* _Records for this exercise_:
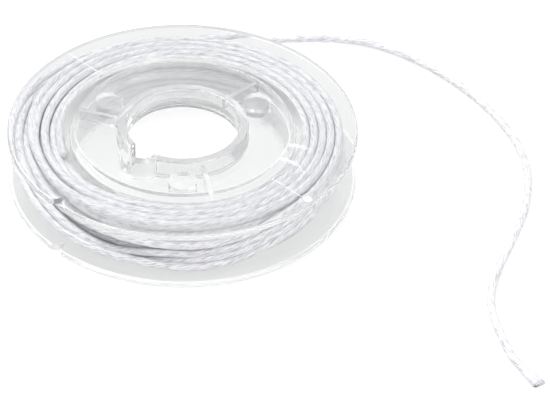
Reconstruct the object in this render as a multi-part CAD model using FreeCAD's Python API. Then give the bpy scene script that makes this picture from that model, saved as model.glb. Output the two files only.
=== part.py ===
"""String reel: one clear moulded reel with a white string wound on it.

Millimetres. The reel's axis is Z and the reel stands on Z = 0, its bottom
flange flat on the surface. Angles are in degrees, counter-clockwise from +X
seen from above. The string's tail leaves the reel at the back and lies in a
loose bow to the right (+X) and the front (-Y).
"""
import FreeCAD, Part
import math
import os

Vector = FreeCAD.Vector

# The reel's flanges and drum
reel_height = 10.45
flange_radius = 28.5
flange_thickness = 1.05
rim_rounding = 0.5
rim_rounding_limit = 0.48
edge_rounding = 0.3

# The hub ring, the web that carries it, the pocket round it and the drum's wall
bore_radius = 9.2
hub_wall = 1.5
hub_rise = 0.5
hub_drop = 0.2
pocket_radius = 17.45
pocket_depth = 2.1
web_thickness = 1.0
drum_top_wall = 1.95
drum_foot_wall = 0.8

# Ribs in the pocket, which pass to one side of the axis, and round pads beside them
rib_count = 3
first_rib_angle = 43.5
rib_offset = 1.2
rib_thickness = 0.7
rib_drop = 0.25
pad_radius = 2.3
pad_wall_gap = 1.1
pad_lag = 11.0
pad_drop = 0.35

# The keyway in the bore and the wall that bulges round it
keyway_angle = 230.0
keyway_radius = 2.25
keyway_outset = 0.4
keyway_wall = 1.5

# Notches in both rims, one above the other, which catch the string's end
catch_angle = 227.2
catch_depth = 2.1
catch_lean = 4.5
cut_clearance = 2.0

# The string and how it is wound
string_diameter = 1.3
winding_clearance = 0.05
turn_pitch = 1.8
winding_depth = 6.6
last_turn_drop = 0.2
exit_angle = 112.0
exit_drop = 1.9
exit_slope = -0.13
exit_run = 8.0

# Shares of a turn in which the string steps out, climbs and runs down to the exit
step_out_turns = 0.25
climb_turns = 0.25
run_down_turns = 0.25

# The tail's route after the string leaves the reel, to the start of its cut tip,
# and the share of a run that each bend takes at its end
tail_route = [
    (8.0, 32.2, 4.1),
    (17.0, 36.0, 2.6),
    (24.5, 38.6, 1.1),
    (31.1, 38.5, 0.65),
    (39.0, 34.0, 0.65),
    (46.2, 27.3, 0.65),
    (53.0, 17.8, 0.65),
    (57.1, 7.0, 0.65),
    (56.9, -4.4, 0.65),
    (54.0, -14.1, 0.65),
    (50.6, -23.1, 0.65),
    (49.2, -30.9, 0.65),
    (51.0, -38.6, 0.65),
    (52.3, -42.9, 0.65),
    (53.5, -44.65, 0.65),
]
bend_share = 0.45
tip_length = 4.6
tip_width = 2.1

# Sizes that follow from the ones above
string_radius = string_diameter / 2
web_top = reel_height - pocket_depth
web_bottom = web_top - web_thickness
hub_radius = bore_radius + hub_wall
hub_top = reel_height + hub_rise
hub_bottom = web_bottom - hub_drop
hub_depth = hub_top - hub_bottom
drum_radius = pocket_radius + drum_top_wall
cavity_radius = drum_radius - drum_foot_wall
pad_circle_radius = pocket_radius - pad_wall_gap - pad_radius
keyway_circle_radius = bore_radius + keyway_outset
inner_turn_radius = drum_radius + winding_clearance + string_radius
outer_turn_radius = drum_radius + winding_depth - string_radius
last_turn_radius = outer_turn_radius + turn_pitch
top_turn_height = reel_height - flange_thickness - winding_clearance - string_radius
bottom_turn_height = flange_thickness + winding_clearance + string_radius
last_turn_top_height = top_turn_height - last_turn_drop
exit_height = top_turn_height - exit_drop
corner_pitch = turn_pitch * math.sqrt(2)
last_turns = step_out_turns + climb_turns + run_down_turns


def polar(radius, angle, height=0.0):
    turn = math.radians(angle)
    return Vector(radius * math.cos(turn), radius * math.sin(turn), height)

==

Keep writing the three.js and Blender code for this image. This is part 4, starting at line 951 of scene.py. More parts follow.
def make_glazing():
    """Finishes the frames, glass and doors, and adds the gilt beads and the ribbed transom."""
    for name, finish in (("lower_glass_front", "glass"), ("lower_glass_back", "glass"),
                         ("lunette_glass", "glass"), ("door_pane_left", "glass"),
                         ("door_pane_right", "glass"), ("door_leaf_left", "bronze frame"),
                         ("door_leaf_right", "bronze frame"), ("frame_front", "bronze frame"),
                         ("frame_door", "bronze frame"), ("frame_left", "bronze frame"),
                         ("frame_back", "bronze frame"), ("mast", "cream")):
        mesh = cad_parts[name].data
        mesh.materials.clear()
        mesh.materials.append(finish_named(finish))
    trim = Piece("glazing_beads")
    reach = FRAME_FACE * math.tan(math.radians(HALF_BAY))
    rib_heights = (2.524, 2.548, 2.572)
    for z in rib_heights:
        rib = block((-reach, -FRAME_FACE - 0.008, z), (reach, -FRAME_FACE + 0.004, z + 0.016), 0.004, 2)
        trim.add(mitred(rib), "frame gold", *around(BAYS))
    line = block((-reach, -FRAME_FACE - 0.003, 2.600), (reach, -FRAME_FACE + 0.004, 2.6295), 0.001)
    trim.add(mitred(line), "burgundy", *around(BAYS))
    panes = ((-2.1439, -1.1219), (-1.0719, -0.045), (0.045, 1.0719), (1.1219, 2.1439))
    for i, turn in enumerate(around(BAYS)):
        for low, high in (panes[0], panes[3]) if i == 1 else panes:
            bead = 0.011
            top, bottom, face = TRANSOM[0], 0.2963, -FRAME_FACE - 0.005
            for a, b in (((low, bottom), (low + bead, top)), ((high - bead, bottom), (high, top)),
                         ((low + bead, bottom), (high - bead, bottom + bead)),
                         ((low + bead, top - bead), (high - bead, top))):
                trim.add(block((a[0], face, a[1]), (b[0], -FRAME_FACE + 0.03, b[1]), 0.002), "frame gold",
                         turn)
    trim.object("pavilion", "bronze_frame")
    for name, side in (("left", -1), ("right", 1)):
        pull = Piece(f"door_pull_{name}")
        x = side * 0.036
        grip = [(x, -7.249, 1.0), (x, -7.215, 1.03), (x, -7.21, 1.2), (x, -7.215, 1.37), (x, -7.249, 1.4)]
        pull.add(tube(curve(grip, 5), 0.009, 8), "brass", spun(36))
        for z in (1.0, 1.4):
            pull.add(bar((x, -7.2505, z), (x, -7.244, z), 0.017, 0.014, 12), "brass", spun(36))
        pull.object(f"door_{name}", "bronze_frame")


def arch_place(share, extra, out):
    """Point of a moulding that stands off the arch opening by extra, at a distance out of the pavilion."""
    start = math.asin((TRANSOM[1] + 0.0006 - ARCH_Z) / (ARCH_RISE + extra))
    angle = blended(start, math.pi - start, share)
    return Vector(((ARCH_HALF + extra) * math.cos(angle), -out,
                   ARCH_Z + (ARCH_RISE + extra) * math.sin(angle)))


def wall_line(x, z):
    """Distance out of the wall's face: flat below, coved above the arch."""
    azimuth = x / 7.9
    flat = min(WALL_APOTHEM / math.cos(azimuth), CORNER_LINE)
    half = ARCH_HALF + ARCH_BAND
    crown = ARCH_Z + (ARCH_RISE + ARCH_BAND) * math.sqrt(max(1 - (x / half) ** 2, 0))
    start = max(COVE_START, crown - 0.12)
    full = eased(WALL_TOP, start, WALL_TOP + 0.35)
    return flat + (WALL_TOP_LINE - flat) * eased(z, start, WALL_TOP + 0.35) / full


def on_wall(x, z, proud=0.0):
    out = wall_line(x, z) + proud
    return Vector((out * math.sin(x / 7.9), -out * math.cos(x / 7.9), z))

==

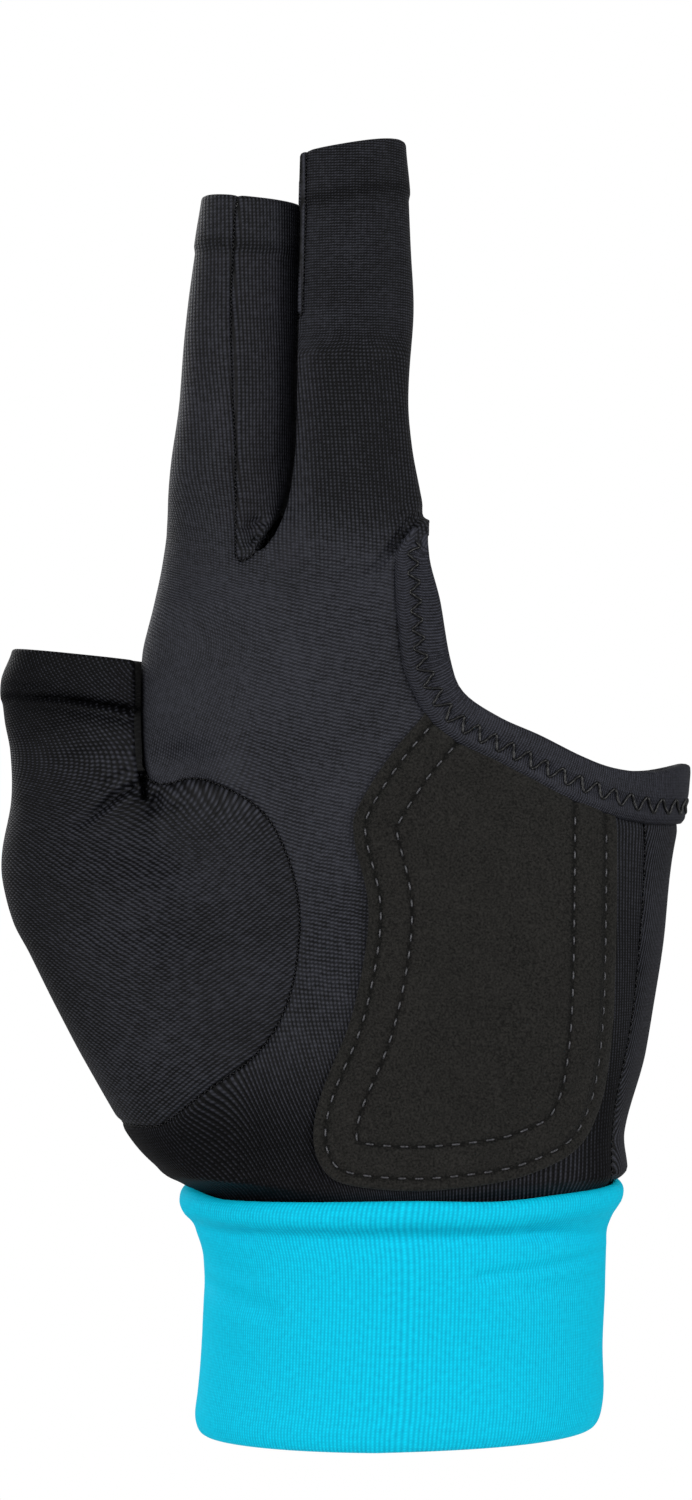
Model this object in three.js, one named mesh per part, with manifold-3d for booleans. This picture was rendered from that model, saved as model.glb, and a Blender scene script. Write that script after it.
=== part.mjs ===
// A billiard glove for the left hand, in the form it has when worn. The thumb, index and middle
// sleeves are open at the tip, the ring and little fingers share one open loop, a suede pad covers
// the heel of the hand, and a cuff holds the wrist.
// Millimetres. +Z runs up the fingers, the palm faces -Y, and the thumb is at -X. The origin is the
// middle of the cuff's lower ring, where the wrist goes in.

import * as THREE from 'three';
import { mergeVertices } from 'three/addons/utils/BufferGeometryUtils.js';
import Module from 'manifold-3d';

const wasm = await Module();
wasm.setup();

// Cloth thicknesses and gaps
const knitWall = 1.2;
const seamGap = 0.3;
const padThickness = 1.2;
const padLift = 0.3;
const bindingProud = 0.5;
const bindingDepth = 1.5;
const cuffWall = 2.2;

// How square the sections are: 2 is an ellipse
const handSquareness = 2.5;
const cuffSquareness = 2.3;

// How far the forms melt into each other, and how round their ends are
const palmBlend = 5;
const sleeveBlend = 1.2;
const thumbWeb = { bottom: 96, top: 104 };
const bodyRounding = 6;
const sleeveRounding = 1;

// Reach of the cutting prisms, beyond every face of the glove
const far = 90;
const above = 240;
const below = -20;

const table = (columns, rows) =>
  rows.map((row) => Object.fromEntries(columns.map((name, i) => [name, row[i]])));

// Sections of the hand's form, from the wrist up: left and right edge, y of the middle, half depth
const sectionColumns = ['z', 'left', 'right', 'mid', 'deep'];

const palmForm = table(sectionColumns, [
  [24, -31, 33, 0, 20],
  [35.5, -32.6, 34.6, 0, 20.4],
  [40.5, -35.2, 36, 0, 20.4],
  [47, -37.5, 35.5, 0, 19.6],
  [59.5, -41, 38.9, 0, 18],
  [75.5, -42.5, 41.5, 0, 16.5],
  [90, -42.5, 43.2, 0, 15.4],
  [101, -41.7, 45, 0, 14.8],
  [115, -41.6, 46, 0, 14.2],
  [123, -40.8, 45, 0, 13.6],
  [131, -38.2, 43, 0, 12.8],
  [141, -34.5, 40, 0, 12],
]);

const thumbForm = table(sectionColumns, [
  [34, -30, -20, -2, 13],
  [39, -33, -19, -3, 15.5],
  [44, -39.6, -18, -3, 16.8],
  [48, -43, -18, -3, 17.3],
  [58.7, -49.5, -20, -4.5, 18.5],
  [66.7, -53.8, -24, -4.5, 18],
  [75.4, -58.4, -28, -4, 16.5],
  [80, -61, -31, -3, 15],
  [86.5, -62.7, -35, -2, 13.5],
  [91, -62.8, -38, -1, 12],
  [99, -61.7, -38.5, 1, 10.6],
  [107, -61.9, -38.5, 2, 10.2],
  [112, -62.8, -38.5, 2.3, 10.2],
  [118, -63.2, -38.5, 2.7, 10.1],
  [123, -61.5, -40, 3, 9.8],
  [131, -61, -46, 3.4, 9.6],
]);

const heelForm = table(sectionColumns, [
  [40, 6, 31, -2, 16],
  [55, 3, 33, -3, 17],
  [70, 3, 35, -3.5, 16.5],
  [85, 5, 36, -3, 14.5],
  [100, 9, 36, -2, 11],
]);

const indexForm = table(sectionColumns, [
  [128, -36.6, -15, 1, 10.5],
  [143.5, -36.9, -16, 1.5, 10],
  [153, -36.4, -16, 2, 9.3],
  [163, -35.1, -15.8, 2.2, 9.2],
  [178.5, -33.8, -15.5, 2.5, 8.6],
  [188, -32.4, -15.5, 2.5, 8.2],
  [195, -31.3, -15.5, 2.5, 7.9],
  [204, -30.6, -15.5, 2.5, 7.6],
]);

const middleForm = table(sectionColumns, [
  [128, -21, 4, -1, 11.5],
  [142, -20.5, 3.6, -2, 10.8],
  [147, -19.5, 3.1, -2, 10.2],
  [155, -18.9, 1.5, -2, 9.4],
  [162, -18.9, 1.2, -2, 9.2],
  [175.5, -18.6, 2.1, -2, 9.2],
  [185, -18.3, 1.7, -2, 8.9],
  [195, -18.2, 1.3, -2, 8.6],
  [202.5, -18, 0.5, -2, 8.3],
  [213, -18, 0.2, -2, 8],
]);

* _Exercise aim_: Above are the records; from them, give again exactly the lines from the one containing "Reconstruct the object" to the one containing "edge_rounding = 0.3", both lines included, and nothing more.

* _Result of this exercise_:
Reconstruct the object in this render as a multi-part CAD model using FreeCAD's Python API. Then give the bpy scene script that makes this picture from that model, saved as model.glb. Output the two files only.
=== part.py ===
"""String reel: one clear moulded reel with a white string wound on it.

Millimetres. The reel's axis is Z and the reel stands on Z = 0, its bottom
flange flat on the surface. Angles are in degrees, counter-clockwise from +X
seen from above. The string's tail leaves the reel at the back and lies in a
loose bow to the right (+X) and the front (-Y).
"""
import FreeCAD, Part
import math
import os

Vector = FreeCAD.Vector

# The reel's flanges and drum
reel_height = 10.45
flange_radius = 28.5
flange_thickness = 1.05
rim_rounding = 0.5
rim_rounding_limit = 0.48
edge_rounding = 0.3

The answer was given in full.